Sam Cane, Kieran Read and Ardie Savea. Photos / Getty Images
COMMENT:
In 2017 former All Blacks prop Wyatt Crockett delivered the greatest single piece of coaching advice on record.
After seeing his Crusaders teammates string about 400 phases together in the last minute of their clash with the Highlanders without going anywhere, he screamed at first-five Mitch Hunt to "justeffing do something".
Hunt, inspired by the simplicity of this plea, banged over a 45-metre drop goal to win the game and in a strange way validate Crockett's one-line genius which was borne from the knowledge that rugby needn't be seen as an overly complicated, technical business.
It's a story that comes to mind ahead of the All Blacks sending a new loose trio into battle this weekend which will see Kieran Read, Ardie Savea and Sam Cane indulge in an element of role swapping that may not sit within the traditional expectations of the positions they are supposedly playing.
With Cane and Savea both natural fetchers and none of the three boasting any significant test experience in the traditional blindside role, it's easy enough to get caught up wondering how the three will balance their tasks to ensure the All Blacks are well served in the key chores of winning, protecting, stealing and using the ball.
But rather than let the brain start running away with itself on this issue, getting tangled in job-specific knots, it is best to recall that sage advice of Crockett's and imagine that it is largely what All Blacks coach Steve Hansen has said to all three, but stressed in particular to Savea.

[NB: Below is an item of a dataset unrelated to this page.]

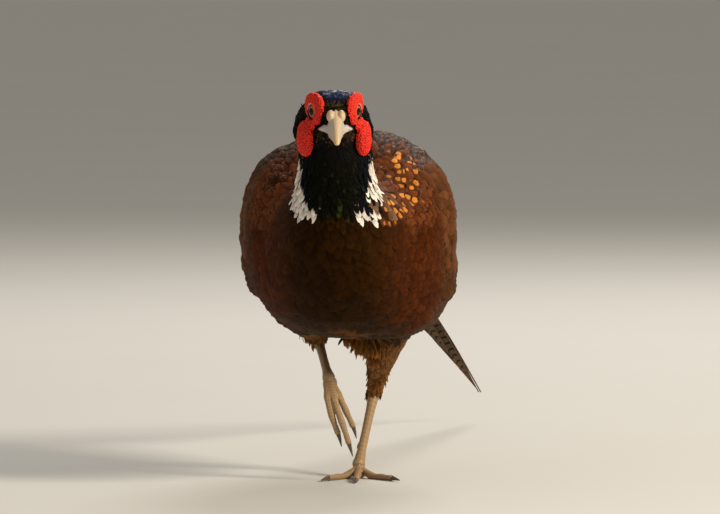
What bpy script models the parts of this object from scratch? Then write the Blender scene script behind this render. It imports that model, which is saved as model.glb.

Savea is not the sort of footballer who would benefit from an overly prescriptive job brief.
The number on his back should not be a point of fixation as in the last 18 months he has shown himself to be imminently capable of doing everything and anything on the extended list of general loose forward chores.
He can be whatever he wants to be as he's a ridiculously gifted athlete and increasingly brilliant rugby player.
He can do it all and he is the Beauden Barrett of the forward pack – an instinctive and natural footballer who has built such a vast range of skills that it seems reductive to send him into battle with anything other than the words of Crockett ringing in his ears.
Let the man follow his instincts and do what he does as when he's uninhibited, the results have been spectacular.
For all the planning and preparation that goes into a test these days, it doesn't change the fact that most games play out at such a frantic pace that the majority of the big decisions and key plays are made instinctively.
Savea has been so effective because he sees an opportunity and takes it. He hasn't stopped to wonder whether it is his job to forage for that critical turnover or ask himself what he should do if the ball ends up in his hands.
He's been refreshingly fluent and natural and never lost sight of the fact that when it comes down to it, rugby's best loose forwards have never been hung up on the specifics of their position but focused entirely on the generic.
Zinzan Brooke didn't fret about whether he conformed to the expectations of a classic No 8, while Michael Jones wrote himself into history on the back of his extraordinary ability to pass, run and tackle.
And Savea is much the same – a hybrid loose forward with the all-round skill to be influential.
He's pass and catch, he's rough and tumble. He's a classic No 7 over the ball yet a corner flagging No 8. He can run like a wing, tackle with venom and yet make inspired decisions about how to use the ball.
That's why the All Blacks want him on the field and they are not going to be so daft as to burden him with a highly specific set of tasks to which he must restrict himself.
They will trust him to play what he sees and to also trust that Cane and Read will to some extent provide the platform from which Savea can roam free.
Rugby needn't be so complicated as to lose sight of the fact that the best players are those who get their hands on the ball and just effing do something.